04) “Coiote”: Nessa parceria com Tiganá Santana, a letra cantarolava na minha cabeça desde que a li. Após um tempo queria nascer, como um animal, com a sua natureza implacável! Acompanhei com o baixo, mais como um apoio, e quando foi parar no Corte, pedi ao Marcelo Dworecki que fizesse o baixo, ele tinha que fazer, o meu era apenas uma guia, era com o baixo dele que eu sonhava canta-la, mesmo no momento da composição. “Porque cantar porque não se guiar pelo mapa que altera o lugar” fez ainda mais sentido pra mim, quando o arranjo do Corte veio na pegada do baixo, selvagem, acho que veio da América Central, nosso lobo, a nossa Coiote, para ser abraçada pela “Mata Grossa”. E, ainda, Bernardo Pacheco liberou o lá lá lá no final, que me soa como uma homenagem a dona Alba, minha mãel! Tiganá me surpreendendo com sua profundidade!!

05) “Cena”: Foi muito fluida essa nossa parceria, eu estava em 2021 vivendo o lançamento do documentário “Aquilo que eu nunca perdi” de Marina Thomé, período de isolamento social, muita tela… quando recebo por e-mail esse lindo escrito, como costumo dizer, do meu amigo Tiganá Santana! Pareceu mágica e o violão soou, deu tudo certo tão rapidamente, tem disso também, integrada nos meus dias, ele antenado no filme… deu nisso!! E só depois fiz esse arranjo no baixo, quando ela me pediu que o Corte entrasse em cena arrasando!

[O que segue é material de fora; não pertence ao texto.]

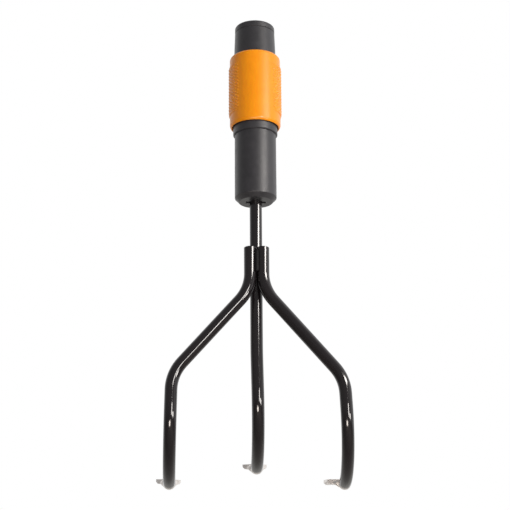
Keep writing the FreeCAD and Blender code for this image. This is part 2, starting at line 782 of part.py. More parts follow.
def forge_tip(body, frame, reach, tip_axes):
    """Forged end of a tine: a spine that fades out of the rod and a leaf-shaped blade on it."""
    rod_end = new_sketch(body, "rod_end_section", "XZ_Plane", "-hook_radius", frame)
    draw_circle(rod_end, "rod_radius", "0", reach)
    sections = [rod_end]
    for name, height in (("spine", "blade_raise / 2"), ("fade", "blade_raise")):
        section = new_sketch(body, name + "_section", "XZ_Plane", f"-{name}_length", tip_axes)
        draw_ellipse(section, "0", height, f"{name}_half_width", f"{name}_half_height")
        sections.append(section)
    spine = body.newObject("PartDesign::AdditiveLoft", "forged_spine")
    spine.Profile = sections[0]
    spine.Sections = sections[1:]
    document.recompute()

    low = "(blade_raise - blade_thickness / 2)"
    plan = new_sketch(body, "blade_outline", "XY_Plane", low, tip_axes)
    right_side = [
        ("root_half_width", "root_length"),
        ("blade_half_width", "neck_length"),
        ("nose_half_width", "(neck_length + blade_length)"),
    ]
    left_side = [(f"-{half}", along) for half, along in reversed(right_side)]
    draw_outline(
        plan, right_side + left_side, arcs={1: "blade_edge_radius", 3: "blade_edge_radius"}
    )
    extrude(body, "Pad", "blade", plan, "blade_thickness")

    low_level = number(body, low)
    edge_radius = number(body, "blade_edge_radius")
    to_tip = tip_axes.Placement.inverse()
    edges = []
    for index, edge in enumerate(body.Tip.Shape.Edges, start=1):
        if isinstance(edge.Curve, Part.Circle) and math.isclose(
            edge.Curve.Radius, edge_radius, abs_tol=CLOSE
        ):
            if math.isclose(to_tip.multVec(edge.Curve.Center).z, low_level, abs_tol=CLOSE):
                edges.append(f"Edge{index}")
    soften(body, "Chamfer", "blade_bevels", edges, "blade_bevel")


def make_centre_tine():
    """Centre tine and shank in one rod, with the ears in the slot and the threaded end in the nut."""
    body = new_body("centre_tine")
    path = new_sketch(body, "shank_path", "XZ_Plane")
    bend_top = f"({FIRST_BEND} - centre_bend_drop)"
    swing = "(centre_bend_radius * (1 - cos(centre_lean_angle)))"
    bend_low = f"({bend_top} - centre_bend_radius * sin(centre_lean_angle))"
    points = [
        FreeCAD.Vector(0, number(path, SHANK_TOP), 0),
        FreeCAD.Vector(0, number(path, bend_top), 0),
        FreeCAD.Vector(number(path, swing), number(path, bend_low), 0),
    ]
    shank = path_line(path, points[0], points[1], vertical=True)
    bend = path_arc(path, points[1], points[2], "centre_bend_radius", right=True)
    join_smoothly(path, shank, bend, points[1])
    pin_point(path, shank, 1, "0", SHANK_TOP)
    pin_point(path, bend, nearest_end(path, bend, points[2]), swing, bend_low)
    sweep_rod(body, "rod", path, start_height=SHANK_TOP)
    edges = ring_edges(body, body.Tip, ("rod_radius", SHANK_TOP))
    soften(body, "Chamfer", "thread_end", edges, "thread_end_chamfer")
    ears = new_sketch(body, "ear_outline", "XY_Plane", f"{EAR_TOP} - ear_height")
    ear_end = "(slot_length / 2 - ear_end_gap)"
    ear_side = "(slot_width / 2 - ear_side_gap)"
    draw_box(ears, f"-{ear_end}", ear_end, f"-{ear_side}", ear_side)
    extrude(body, "Pad", "ears", ears, "ear_height")
    lean = ((0, 1, 0), "-centre_lean_angle")
    leg_axes = new_frame(body, "leg_axes", "XY_Plane", swing, "0", bend_low, turn=lean)
    hooked_end(body, leg_axes, "centre")
    return body


def make_side_tine(node, hand, side):
    """A side tine: cut square at the top, bent out, bent back down, then hooked to the back."""
    body = new_body(node)
    spread = f"{hand}_spread"
    slope = f"{hand}_spread_angle"
    lean = f"{hand}_lean_angle"
    first_setback = f"(bend_radius * tan({slope} / 2))"
    second_setback = f"(bend_radius * tan(({slope} - {lean}) / 2))"
    corner = f"({FIRST_BEND} - ({spread} - {NECK_X}) / tan({slope}))"
    leg_x = f"({side} * ({spread} + {second_setback} * sin({lean})))"
    leg_top = f"({corner} - {second_setback} * cos({lean}))"
    places = [
        (f"{side} * {NECK_X}", SIDE_TOP),
        (f"{side} * {NECK_X}", f"{FIRST_BEND} + {first_setback}"),
        (
            f"{side} * ({NECK_X} + {first_setback} * sin({slope}))",
            f"{FIRST_BEND} - {first_setback} * cos({slope})",
        ),
        (
            f"{side} * ({spread} - {second_setback} * sin({slope}))",
            f"{corner} + {second_setback} * cos({slope})",
        ),
        (leg_x, leg_top),
    ]
    path = new_sketch(body, "spread_path", "XZ_Plane", f"-({NECK_Y})")
    points = [FreeCAD.Vector(number(path, across), number(path, up), 0) for across, up in places]
    outward = side > 0
    pieces = [
        path_line(path, points[0], points[1], vertical=True),
        path_arc(path, points[1], points[2], "bend_radius", right=outward),
        path_line(path, points[2], points[3], vertical=False),
        path_arc(path, points[3], points[4], "bend_radius", right=not outward),
    ]
    for index in range(len(pieces) - 1):
        join_smoothly(path, pieces[index], pieces[index + 1], points[index + 1])
    pin_point(path, pieces[0], 1, *places[0])
    pin_height(path, pieces[0], 2, places[1][1])
    pin_height(path, pieces[2], 1, places[2][1])
    pin_point(path, pieces[3], nearest_end(path, pieces[3], points[4]), *places[4])

    sweep_rod(body, "upper_rod", path, f"{side} * {NECK_X}", NECK_Y, SIDE_TOP)
    edges = ring_edges(body, body.Tip, ("rod_radius", SIDE_TOP))
    soften(body, "Chamfer", "cut_end", edges, "rod_end_chamfer")
    outward_lean = ((0, 1, 0), f"{-side} * {lean}")
    leg_axes = new_frame(body, "leg_axes", "XY_Plane", leg_x, NECK_Y, leg_top, turn=outward_lean)
    hooked_end(body, leg_axes, hand)
    return body


def make_weld_bead(node, across, back, rods):
    """A bead in the valley between two rods, cut back to their surfaces."""
    blank = document.addObject("Part::Cylinder", node + "_blank")
    bind(blank, Radius="bead_radius", Height="bead_length")
    blank.setExpression("Placement.Base.x", bound(across))
    blank.setExpression("Placement.Base.y", bound(back))
    blank.setExpression("Placement.Base.z", bound(f"{SIDE_TOP} - bead_start - bead_length"))
    document.recompute()
    rounded = document.addObject("Part::Fillet", node + "_rounded")
    rounded.Base = blank
    ends = [
        index for index, edge in enumerate(blank.Shape.Edges, start=1) if isinstance(edge.Curve, Part.Circle)
    ]
    round_size = number(blank, "bead_end_round")
    rounded.Edges = [(index, round_size, round_size) for index in ends]
    bead = rounded
    for rod in rods:
        cut = document.addObject("Part::Cut", f"{node}_on_{rod.Label}")
        cut.Base = bead
        cut.Tool = rod
        bead = cut
    bead.Label = node
    document.recompute()
    sub_parts.append(bead)
    return bead


make_rim_ring()
make_mouth_collar()
make_socket_body()
make_lock_sleeve()
make_locking_key("locking_key_right", 1)
make_locking_key("locking_key_left", -1)
make_rubber_ring(
    "upper_rubber_ring",
    f"{COLLAR_RADIUS} + sleeve_gap - ring_gap - upper_ring_radius",
    UPPER_RING,
    "upper_ring_radius",
)
make_rubber_ring(
    "lower_rubber_ring",
    f"{OPENING_RADIUS} - ring_gap - lower_ring_radius",
    LOWER_RING,
    "lower_ring_radius",
)
make_depth_disc()
make_shank_washer()
make_shank_nut()
centre_tine = make_centre_tine()
right_tine = make_side_tine("right_tine", "right", 1)
left_tine = make_side_tine("left_tine", "left", -1)

# The side beads lie outside the line between a side rod and the shank, halfway along it.
neck_distance = "(2 * rod_radius + weld_gap)"
valley_x = f"({NECK_X} / 2 - bead_offset * ({NECK_Y}) / {neck_distance})"
valley_y = f"({NECK_Y}) / 2 + bead_offset * {NECK_X} / {neck_distance}"
make_weld_bead("front_weld", "0", f"{NECK_Y} - bead_offset", [left_tine, right_tine])
make_weld_bead("right_weld", valley_x, valley_y, [right_tine, centre_tine])
make_weld_bead("left_weld", f"-{valley_x}", valley_y, [left_tine, centre_tine])

document.recompute()
for item in document.Objects:
    if "Invalid" in item.State or "Error" in item.State:
        raise ValueError(f"{item.Label}: {item.State}")
for item in sub_parts:
    shape = item.Shape
    if shape.isNull() or not shape.isValid() or not shape.Solids:
        raise ValueError(f"{item.Label}: no valid solid")

os.makedirs("parts", exist_ok=True)
for item in sub_parts:
    shape = item.Shape
    shape.exportStep(f"parts/{item.Label}.step")
    box = shape.BoundBox
    corners = [round(edge, 2) for edge in (box.XMin, box.YMin, box.ZMin, box.XMax, box.YMax, box.ZMax)]
    print(item.Label, "solids", len(shape.Solids), "volume", round(shape.Volume, 1), "box", corners)
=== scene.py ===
# %% [markdown]
# # A three-tine cultivator head
#
# The head hangs from its handle socket, and the photograph looks up at it from a little below
# and to the left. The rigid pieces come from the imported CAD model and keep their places. This
# script gives them their finishes, adds the moulded grip nubs that the CAD leaves out, and
# builds the camera, the lamps and a floor.
#
# The first cell loads the model. Lengths are metres, +Z runs up the socket, -Y faces the camera.

import math

import bmesh
import bpy
from mathutils import Matrix, Vector


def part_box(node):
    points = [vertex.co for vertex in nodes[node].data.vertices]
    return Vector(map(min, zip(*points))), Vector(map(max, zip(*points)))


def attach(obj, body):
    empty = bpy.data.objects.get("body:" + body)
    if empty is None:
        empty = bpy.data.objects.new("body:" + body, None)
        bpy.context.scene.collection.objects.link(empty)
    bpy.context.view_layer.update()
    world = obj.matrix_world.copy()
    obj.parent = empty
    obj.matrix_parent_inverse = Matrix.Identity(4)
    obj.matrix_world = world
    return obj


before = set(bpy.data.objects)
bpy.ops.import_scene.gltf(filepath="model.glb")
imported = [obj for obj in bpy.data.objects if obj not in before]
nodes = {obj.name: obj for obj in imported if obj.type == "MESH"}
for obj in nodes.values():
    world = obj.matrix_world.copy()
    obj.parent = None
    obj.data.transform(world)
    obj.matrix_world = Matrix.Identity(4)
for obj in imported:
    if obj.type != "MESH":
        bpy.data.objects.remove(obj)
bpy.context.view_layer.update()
MM = 0.001
print("pieces from the CAD model:", len(nodes))

# %% [markdown]
# ## Camera
#
# A perspective photograph fixes more than a direction. The ellipses of the socket's edges give
# how far below the head the camera is (18.5 degrees), the offset of the two tines from the shank
# gives the turn to the left (2.5 degrees), and how fast the rods seem to widen towards the lens
# gives the distance (966 mm). The camera is built from those numbers: its back axis first, then
# right and up, then a small roll.

# %% Camera
IMAGE_PIXELS = 510
FOCAL_PIXELS = 1500.0
SENSOR_IN_MM = 36.0
AZIMUTH = math.radians(-2.5)
ELEVATION = math.radians(-18.5)
ROLL = math.radians(-0.36)
DISTANCE = 0.9657
AIM = Vector((0, 0, -0.1619))
AIM_SHIFT_PIXELS = 1.1
NEAR_LIMIT = 0.05

back = Vector((
    math.sin(AZIMUTH) * math.cos(ELEVATION),
    -math.cos(AZIMUTH) * math.cos(ELEVATION),
    math.sin(ELEVATION),
))
right = Vector((math.cos(AZIMUTH), math.sin(AZIMUTH), 0))
up = back.cross(right)
camera_turn = Matrix((right, up, back)).transposed() @ Matrix.Rotation(ROLL, 3, "Z")
aim_shift = AIM_SHIFT_PIXELS / FOCAL_PIXELS * DISTANCE
camera_place = AIM - camera_turn @ Vector((aim_shift, 0, -DISTANCE))

lens = bpy.data.cameras.new("camera")
lens.sensor_width = SENSOR_IN_MM
lens.lens = SENSOR_IN_MM * FOCAL_PIXELS / IMAGE_PIXELS
lens.clip_start = NEAR_LIMIT
camera = bpy.data.objects.new("camera", lens)
camera.matrix_world = Matrix.Translation(camera_place) @ camera_turn.to_4x4()
bpy.context.scene.collection.objects.link(camera)
bpy.context.scene.camera = camera
print("camera at mm:", [round(v / MM) for v in camera_place], "lens mm:", round(lens.lens, 1))

# %% [markdown]
# ## Small helpers for materials
#
# Colours are written as the hex values that a paint chart or a colour picker gives, and one
# function turns them to the linear values that the renderer works in. Node graphs stay readable
# when one function adds a node, sets its values and makes its links in a single call.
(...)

06) “Palavra de Honra”: “Palavra de Honra” no Corte, marca uma trajetória desde 2017, incluída nos nossos shows! Fico feliz em dizer isso e acho bonito, que a palavra de honra nos acompanha desde muito! Tivemos a honra de ouvi-la gravada por Tiganá Santana no álbum “Vida Código” (2020), maravilhoso, som que não me canso de ouvir!! E veio em “Mata Grossa” na versão guita e bari, resultando nesse registro, carregado de intimidade e liberdade criada nesse arranjo, por esses anos todos! Tiganá é inspirador!

07) “Dose Exata”: Quando abri a página 76 do livro “A representação matemática das nuvens” (2014), de arrudA,.. adoro esse livro!! Após três anos do seu lançamento, parei nesse poema, tão gigante em três versos, a música foi organicamente procurando um grande refrão para o verso de conclusão do poema, enquanto o som deveria perambular atras dos dois versos iniciais e assim nasceu esse encontro do baixo com o poema! Ela já está na estrada com o Corte a alguns anos, abrilhantando nossos palcos e agora foi abraçada pela “Mata Grossa”, com seu grito de urgência por equilíbrio! Viva o poeta arrudA!!

08 “Beabá”: Olha só a pequena estória dessa música: em 2013 mais ou menos, mandei por email um escrito, assim eu chamo, pro Peri. Cheguei a esquece-lo totalmente, mas eis que em meio a pandemia recebo a música fantástica que ele colocou nesse escrito, a música atualizou o texto imediatamente… “nenhuma língua sem saliva me traduz”, me apaixonei na nossa parceria Peri Pane e senti presente a escola de Itamar na sua música! Marcelo Dworecki já estava antenado, tem intimidade com as composições do Peri, e veio o arranjo do Corte para deixar o dito bem dito!! É nossa primeira parceria bem vinda!! Quero mais Peri!!

09) “Sobra Falta”: Lá atras, me recordo de ser começo do milênio, Alice falou sobre “Sobra Falta” e combinamos de fazer uma música sobre isso… e assim passou anos até que retomamos em 2017 ou 2018, e ela veio completa e nos surpreendeu, algo faltava ou algo sobrava?? o que importa é que essa parceria responde a muitas perguntas e nos enche de vida!!! Ficou assim só com o baixo, mas o Corte nos surpreendeu com esse arranjo que nada falta e nada sobra! Não por acaso, a participação da poeta Alice Ruiz fecha o álbum “Mata Grossa”, “não falta nada”!